Leto est une putain de bombe, une descente virevoltante en noir et blanc dans la scène rock underground de l’URSS dans un vent anarchiste qui fout la trique, un trio amoureux qui déchire et un clin d’œil appuyé au rock anglo-saxon érigé en héros de la guerre froide. Décomplexé par sa forme abstraite, combinant la sueur du cuir et la violente douceur d’un amour perdu, Serebrennikov livre un chef d’œuvre d’une élégance punk, porté par la révolte, la transgression et le plaisir intemporel de foutre le bordel et de hurler la gueule enfariné sur le diktat du conventionnel. 

Une affaire de famille de H. Kore-eda – Sortie le 12 décembre – 3/5

Un bon Kore-eda, loin d’être son meilleur, mais cette palme d’or 2018 aura le mérite de faire déplacer la population ignorante en salle obscure afin d’applaudir  en silence la virtuosité de Kore-eda à filmer l’humanisme par son angle le plus humble, les visages au zoom, les relations sociales nivelées par l’amour de l’entraide, et la filiation au centre de son obsession. Malgré un sursaut twisté en deuxième partie de film, on navigue en connaisseur du maestro, et on s’ennui rapidement dans cette contemplation à l’image presque trop belle. 

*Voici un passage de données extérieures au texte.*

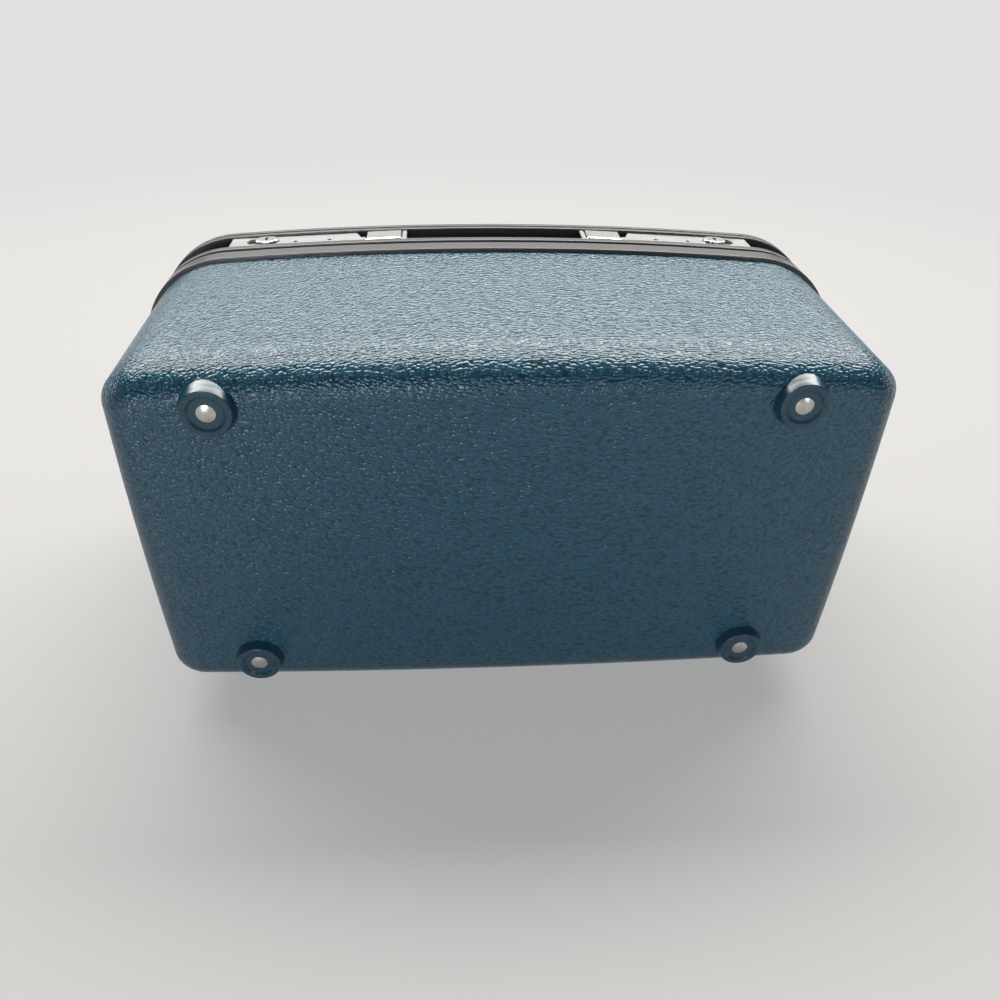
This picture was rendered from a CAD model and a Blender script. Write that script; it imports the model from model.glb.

Aquaman de J. Wan – Sortie le 19 décembre – 1/5

Le roi de l’épouvante au rabais (Conjuring, Insidious) s’élance tête la première dans un océan de pétro-dollars avec sa première tentative de blockbuster qui suinte. Le problème, c’est qu’on fini à se noyer la tête dans l’eau des chiottes, un gout acre d’excrément collant la langue et la salive triste qui s’éclate sur la cuvette. C’est lourd, heteronormativé à la testostérone pour ménagère, dans un scénario absurde, sans aucune lecture ne serait-ce que dépassement la taille impressionnante de ma verge en érection. 

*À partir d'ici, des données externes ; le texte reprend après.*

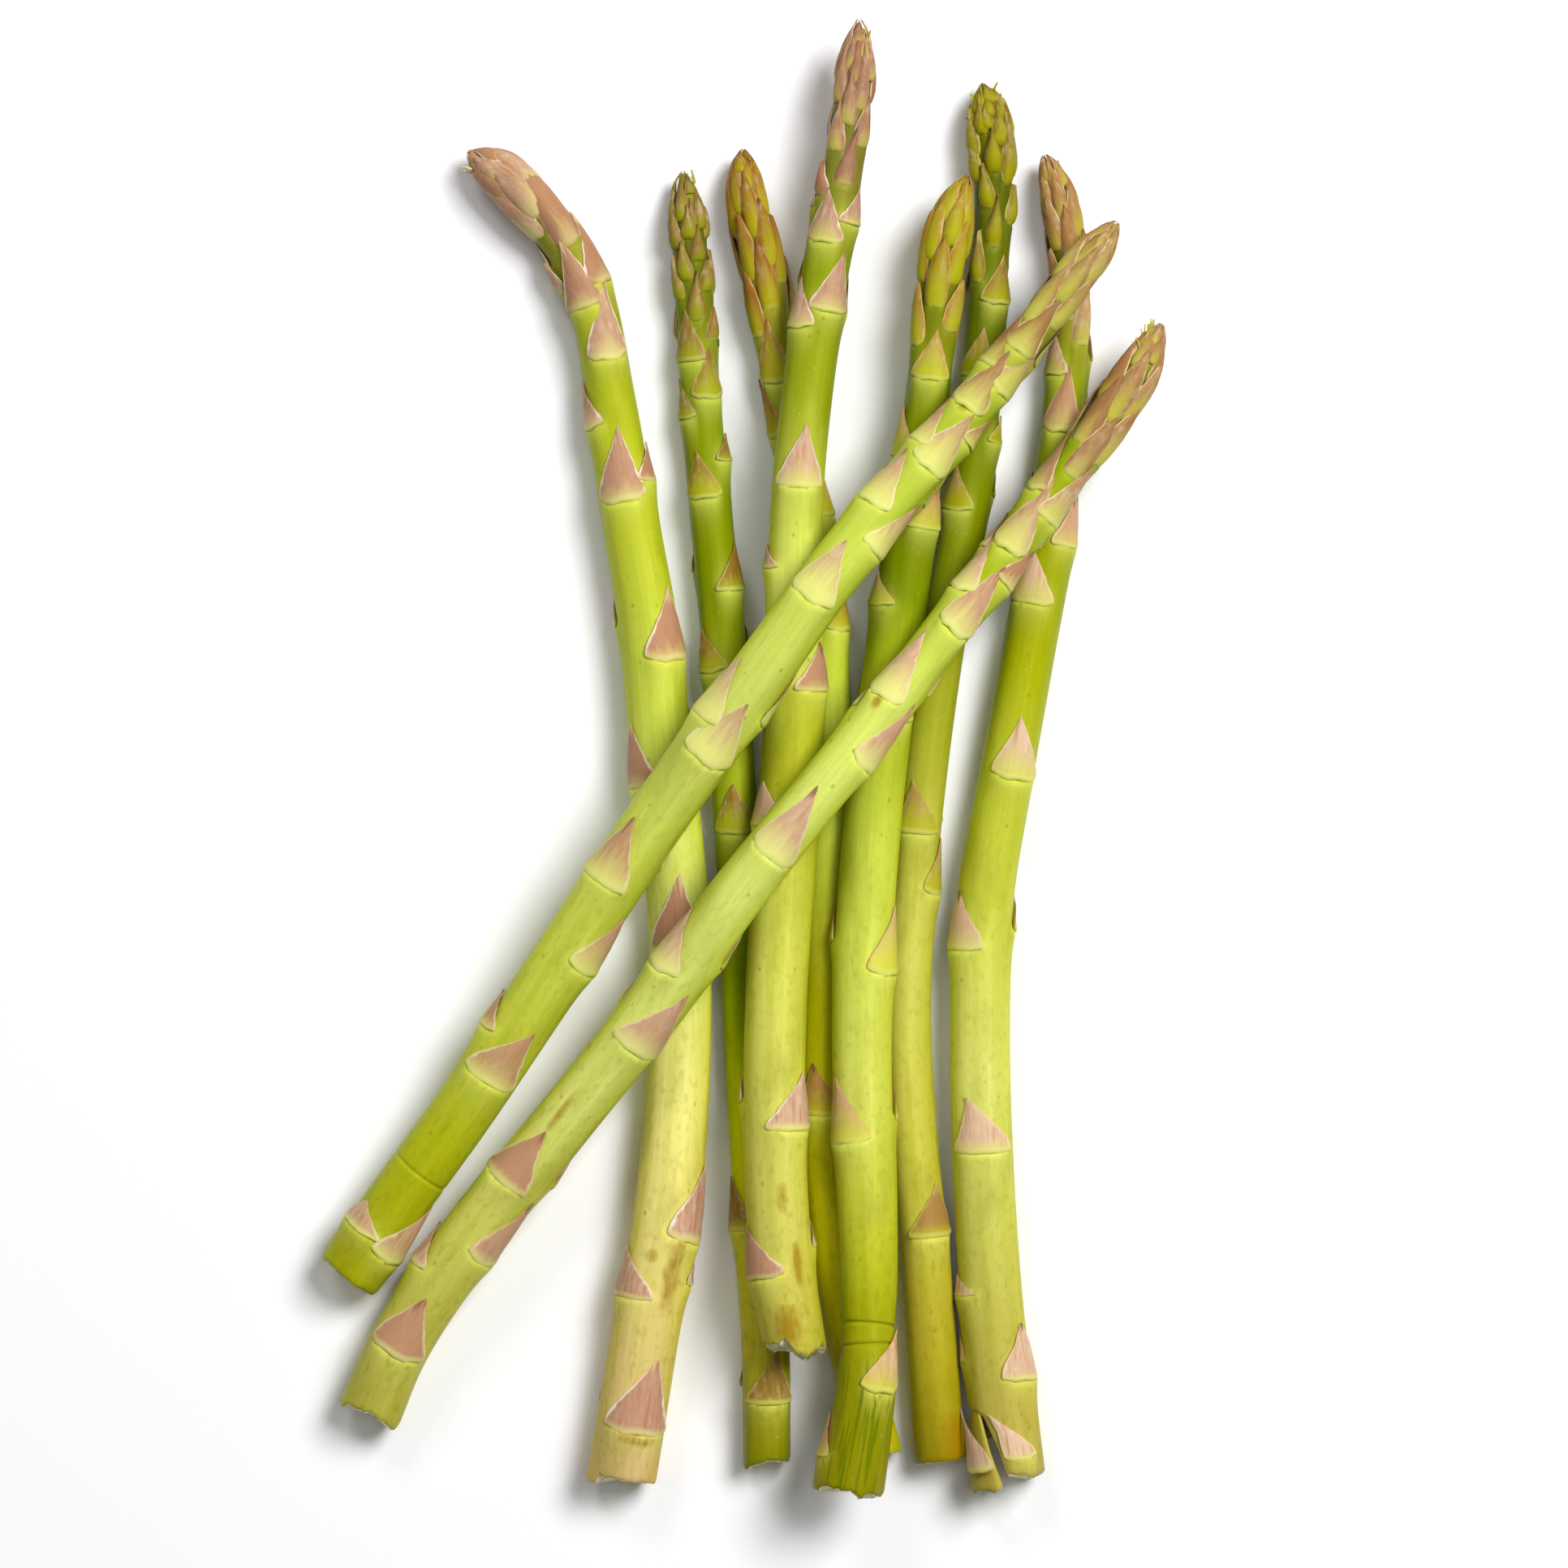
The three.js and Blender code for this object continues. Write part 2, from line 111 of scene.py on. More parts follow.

Seconde chance de P. Segal – Sortie le 26 décembre – Joyeux Noël /5

Soyons fou bordel, c’est Noël, laissons cette seconde chance à Peter Segal, LE mec de La famille foldingue,  à Jennifer Lopez et ses jambes variqueuses de quadra en tailleur, à ce pitch d’une originalité mémorable (une femme d’expérience qui tente de s’imposer dans un milieu dont elle ne maitrise pas les codes), à son humour vaseux au message polissé à mourir de psoriasis (l’expérience, c’est bien quand même).  Mais me voilà empli d’un esprit de Noël et d’une bonté grâcieuse : « Seconde chance, le film surprise de cette fin d’année ? ». Un film n’a jamais autant bien porté son nom.